(Exercise task) Only one span of the listing below is wanted: the lines from the one with "The OpenSCAD and" through the one with "bead(mesh_data, line, BRACKET_BEAD, rng)", reproduced exactly, both ends kept.
── Records provided
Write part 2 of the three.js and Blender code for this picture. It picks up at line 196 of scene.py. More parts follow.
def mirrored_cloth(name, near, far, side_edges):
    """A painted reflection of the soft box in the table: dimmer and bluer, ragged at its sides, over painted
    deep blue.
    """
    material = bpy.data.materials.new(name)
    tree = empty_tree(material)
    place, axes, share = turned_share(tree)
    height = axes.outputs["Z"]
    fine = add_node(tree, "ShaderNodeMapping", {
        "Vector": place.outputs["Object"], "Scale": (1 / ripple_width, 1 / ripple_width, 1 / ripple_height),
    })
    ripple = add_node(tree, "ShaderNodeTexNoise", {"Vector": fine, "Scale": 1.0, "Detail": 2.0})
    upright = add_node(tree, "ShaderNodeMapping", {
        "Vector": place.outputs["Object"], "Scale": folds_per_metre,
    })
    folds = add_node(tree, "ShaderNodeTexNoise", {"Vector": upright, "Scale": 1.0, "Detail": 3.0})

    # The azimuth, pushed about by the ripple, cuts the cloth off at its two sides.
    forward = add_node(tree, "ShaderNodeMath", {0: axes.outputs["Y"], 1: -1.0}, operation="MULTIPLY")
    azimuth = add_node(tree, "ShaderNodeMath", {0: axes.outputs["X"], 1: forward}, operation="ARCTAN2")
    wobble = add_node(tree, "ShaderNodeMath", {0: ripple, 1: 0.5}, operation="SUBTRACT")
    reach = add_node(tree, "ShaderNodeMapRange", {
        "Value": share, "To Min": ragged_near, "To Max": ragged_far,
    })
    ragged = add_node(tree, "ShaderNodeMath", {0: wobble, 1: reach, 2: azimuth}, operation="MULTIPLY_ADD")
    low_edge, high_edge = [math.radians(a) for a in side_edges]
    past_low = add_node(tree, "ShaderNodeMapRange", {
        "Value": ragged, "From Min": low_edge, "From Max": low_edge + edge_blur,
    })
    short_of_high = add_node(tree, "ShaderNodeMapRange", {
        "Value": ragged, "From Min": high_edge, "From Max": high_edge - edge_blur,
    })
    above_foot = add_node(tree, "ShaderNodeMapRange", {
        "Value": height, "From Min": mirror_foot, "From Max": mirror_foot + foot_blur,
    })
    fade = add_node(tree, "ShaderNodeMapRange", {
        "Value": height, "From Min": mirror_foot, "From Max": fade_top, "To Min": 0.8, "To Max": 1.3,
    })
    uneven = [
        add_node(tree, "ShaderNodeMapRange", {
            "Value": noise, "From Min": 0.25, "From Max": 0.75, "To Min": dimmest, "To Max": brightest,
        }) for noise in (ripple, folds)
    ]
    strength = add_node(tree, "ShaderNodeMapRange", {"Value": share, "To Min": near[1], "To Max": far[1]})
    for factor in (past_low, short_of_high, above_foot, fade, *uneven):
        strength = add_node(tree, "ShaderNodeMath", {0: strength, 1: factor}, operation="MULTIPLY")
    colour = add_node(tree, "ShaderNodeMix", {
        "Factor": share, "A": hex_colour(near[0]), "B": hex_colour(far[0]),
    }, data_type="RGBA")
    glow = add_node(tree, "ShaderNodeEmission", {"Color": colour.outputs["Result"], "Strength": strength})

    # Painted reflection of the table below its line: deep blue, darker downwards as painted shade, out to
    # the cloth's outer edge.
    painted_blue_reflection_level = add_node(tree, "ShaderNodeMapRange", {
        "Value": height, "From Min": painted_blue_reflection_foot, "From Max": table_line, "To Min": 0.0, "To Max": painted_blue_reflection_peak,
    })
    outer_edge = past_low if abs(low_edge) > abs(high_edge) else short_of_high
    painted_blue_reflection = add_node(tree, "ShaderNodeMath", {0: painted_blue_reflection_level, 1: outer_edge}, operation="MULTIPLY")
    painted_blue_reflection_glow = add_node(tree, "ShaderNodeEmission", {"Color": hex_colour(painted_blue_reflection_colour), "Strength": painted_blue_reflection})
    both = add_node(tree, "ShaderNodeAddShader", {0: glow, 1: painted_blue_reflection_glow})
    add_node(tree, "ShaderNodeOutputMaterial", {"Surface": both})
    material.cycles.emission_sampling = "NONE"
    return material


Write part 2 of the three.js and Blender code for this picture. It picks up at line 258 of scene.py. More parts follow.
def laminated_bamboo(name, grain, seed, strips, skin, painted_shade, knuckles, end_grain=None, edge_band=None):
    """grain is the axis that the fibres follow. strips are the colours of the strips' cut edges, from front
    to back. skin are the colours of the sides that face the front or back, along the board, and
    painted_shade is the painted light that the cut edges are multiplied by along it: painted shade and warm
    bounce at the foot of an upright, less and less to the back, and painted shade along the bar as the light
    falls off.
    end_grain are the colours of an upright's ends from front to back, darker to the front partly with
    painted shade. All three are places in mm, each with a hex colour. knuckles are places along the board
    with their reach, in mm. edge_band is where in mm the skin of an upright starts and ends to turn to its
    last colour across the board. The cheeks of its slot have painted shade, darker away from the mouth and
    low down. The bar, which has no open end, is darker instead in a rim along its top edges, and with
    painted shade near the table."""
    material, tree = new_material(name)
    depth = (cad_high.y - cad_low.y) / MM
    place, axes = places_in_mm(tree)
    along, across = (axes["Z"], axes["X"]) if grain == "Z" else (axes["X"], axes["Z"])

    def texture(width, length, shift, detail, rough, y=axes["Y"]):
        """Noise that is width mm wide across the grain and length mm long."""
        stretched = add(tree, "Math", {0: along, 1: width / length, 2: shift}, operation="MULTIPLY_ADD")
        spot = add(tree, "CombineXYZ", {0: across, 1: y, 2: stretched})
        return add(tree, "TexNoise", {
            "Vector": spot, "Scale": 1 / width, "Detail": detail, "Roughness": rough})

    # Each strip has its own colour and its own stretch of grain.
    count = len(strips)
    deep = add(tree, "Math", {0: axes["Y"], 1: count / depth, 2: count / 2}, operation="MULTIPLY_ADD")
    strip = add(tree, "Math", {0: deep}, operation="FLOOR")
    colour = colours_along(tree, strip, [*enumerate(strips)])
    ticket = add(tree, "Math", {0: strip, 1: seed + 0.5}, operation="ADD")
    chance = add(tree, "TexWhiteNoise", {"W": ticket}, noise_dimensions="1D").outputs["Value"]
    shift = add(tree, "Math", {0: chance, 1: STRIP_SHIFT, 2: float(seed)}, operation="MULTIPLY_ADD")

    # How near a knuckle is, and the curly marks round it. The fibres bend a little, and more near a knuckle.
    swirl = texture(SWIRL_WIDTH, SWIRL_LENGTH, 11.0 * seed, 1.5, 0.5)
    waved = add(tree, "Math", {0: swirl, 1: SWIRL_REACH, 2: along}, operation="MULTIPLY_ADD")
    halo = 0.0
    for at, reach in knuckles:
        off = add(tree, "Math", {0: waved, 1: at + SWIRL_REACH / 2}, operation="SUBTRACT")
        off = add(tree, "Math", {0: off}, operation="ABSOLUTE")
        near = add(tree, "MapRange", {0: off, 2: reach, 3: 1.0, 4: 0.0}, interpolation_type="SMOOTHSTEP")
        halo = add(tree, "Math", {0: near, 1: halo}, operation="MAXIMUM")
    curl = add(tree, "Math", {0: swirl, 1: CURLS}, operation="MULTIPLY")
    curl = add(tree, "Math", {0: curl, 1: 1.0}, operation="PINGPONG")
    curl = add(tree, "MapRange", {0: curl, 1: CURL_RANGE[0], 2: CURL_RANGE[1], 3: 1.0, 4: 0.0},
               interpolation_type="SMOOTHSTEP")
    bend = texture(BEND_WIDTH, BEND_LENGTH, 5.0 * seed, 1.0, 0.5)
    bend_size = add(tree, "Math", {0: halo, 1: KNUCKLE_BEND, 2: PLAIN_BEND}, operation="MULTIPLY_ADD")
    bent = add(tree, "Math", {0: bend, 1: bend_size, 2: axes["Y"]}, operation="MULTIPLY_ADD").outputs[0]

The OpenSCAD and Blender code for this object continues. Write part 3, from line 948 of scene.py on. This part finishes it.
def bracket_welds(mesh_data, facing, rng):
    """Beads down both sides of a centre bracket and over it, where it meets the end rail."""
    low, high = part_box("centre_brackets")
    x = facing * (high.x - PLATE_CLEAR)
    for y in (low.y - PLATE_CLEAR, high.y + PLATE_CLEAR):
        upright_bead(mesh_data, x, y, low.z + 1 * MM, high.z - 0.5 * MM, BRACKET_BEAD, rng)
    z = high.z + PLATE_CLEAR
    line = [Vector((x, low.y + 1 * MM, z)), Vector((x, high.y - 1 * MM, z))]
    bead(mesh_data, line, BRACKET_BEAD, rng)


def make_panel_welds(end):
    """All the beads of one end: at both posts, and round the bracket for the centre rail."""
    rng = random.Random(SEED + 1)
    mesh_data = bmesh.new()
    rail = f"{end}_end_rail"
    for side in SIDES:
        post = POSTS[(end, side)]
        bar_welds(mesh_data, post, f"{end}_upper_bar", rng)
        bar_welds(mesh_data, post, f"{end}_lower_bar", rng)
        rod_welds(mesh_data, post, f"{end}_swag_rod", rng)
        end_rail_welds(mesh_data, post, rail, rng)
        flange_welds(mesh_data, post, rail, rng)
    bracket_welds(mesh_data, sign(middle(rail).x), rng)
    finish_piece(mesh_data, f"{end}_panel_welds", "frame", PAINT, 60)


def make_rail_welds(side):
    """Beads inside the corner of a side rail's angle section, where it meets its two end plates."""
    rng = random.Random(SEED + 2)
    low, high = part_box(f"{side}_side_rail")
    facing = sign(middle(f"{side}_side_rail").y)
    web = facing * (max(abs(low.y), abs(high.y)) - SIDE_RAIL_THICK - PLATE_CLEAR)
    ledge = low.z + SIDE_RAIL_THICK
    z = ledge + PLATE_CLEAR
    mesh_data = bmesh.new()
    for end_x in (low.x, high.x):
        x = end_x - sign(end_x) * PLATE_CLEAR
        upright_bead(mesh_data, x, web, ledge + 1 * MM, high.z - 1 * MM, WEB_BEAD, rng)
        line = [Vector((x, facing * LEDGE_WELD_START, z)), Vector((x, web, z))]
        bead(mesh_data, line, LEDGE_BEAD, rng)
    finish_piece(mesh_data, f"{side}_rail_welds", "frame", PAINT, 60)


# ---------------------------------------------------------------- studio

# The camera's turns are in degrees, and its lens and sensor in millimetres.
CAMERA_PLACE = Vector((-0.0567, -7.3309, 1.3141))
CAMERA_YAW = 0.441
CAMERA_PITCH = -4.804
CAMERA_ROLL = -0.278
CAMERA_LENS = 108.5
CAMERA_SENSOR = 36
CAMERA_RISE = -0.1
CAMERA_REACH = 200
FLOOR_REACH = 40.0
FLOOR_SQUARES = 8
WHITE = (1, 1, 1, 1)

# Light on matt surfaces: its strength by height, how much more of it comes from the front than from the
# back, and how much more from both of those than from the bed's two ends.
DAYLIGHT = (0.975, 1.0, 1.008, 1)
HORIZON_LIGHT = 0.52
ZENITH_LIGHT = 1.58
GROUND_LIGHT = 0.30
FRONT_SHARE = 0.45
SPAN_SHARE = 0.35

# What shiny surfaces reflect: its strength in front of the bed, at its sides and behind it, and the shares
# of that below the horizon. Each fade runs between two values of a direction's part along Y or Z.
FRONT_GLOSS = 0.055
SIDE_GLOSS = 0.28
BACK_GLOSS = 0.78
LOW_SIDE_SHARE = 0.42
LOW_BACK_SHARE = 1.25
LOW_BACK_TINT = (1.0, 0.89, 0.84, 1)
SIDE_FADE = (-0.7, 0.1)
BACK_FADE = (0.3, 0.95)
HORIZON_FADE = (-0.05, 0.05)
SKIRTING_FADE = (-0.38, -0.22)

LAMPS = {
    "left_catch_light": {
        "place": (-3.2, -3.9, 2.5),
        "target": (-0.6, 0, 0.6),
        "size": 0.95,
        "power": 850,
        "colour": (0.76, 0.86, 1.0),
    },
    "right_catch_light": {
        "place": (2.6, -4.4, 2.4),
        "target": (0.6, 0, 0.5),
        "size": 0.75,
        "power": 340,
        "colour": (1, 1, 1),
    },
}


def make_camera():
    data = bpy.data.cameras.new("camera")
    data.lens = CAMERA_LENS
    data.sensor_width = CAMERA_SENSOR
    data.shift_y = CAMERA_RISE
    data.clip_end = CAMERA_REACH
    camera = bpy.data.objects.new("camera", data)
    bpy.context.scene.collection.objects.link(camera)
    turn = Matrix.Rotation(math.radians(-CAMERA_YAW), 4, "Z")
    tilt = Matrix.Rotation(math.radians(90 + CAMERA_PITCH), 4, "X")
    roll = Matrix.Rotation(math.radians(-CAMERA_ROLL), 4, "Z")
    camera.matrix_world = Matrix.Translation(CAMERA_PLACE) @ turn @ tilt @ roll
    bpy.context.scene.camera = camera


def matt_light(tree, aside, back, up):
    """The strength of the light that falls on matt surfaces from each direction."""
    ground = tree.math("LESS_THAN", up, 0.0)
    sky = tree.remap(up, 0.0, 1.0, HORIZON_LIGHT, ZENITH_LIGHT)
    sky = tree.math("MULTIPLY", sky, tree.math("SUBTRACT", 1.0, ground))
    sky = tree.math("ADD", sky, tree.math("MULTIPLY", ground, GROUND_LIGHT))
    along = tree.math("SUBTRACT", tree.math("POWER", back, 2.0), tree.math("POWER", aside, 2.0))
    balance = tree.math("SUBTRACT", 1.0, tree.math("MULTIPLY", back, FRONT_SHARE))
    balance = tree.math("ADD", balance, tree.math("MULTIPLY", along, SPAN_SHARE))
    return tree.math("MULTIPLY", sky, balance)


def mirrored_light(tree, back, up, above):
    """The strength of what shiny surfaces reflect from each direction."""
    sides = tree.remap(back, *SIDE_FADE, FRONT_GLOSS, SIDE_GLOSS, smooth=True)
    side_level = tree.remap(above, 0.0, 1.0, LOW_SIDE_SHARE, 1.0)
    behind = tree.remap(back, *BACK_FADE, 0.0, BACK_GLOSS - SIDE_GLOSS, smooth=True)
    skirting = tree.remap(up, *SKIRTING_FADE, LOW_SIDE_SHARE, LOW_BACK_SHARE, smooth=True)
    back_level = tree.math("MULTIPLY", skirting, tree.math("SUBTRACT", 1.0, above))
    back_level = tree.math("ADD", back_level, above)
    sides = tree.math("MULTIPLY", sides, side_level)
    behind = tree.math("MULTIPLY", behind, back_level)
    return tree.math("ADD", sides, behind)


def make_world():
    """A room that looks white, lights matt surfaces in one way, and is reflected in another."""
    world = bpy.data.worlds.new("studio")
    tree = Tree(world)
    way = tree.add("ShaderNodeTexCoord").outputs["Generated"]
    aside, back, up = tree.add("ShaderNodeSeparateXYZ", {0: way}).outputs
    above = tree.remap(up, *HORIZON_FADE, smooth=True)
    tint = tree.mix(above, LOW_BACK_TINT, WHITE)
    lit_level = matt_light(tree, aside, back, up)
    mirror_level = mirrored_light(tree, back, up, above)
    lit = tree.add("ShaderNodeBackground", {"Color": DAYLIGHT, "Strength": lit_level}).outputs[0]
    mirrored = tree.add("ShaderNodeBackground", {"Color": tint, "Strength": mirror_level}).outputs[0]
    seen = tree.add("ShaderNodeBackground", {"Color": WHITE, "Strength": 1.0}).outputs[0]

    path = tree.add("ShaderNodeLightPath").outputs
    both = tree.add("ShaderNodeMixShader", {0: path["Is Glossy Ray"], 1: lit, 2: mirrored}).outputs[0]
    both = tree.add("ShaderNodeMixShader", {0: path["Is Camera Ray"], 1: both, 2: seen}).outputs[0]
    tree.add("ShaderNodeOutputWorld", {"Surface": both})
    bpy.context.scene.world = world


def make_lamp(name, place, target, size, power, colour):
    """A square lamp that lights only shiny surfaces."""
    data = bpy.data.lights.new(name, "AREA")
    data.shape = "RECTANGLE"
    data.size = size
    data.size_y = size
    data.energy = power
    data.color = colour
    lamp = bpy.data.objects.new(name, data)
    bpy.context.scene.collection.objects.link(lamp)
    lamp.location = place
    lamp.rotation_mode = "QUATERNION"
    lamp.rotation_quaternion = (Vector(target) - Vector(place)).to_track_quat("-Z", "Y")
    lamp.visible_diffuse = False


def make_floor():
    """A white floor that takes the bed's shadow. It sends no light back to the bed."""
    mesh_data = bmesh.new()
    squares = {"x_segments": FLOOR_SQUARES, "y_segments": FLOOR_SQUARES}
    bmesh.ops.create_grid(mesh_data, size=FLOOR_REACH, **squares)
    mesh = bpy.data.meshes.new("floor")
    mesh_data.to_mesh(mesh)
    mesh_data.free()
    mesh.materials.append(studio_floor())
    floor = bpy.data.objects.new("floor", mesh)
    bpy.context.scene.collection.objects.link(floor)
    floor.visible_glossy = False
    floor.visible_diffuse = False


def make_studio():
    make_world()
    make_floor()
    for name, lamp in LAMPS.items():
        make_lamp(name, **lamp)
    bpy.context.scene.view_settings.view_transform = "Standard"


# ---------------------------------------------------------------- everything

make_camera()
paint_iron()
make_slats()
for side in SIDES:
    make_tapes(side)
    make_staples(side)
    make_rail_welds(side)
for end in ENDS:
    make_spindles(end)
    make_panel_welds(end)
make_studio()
────
(Output for this exercise)
The OpenSCAD and Blender code for this object continues. Write part 3, from line 948 of scene.py on. This part finishes it.
def bracket_welds(mesh_data, facing, rng):
    """Beads down both sides of a centre bracket and over it, where it meets the end rail."""
    low, high = part_box("centre_brackets")
    x = facing * (high.x - PLATE_CLEAR)
    for y in (low.y - PLATE_CLEAR, high.y + PLATE_CLEAR):
        upright_bead(mesh_data, x, y, low.z + 1 * MM, high.z - 0.5 * MM, BRACKET_BEAD, rng)
    z = high.z + PLATE_CLEAR
    line = [Vector((x, low.y + 1 * MM, z)), Vector((x, high.y - 1 * MM, z))]
    bead(mesh_data, line, BRACKET_BEAD, rng)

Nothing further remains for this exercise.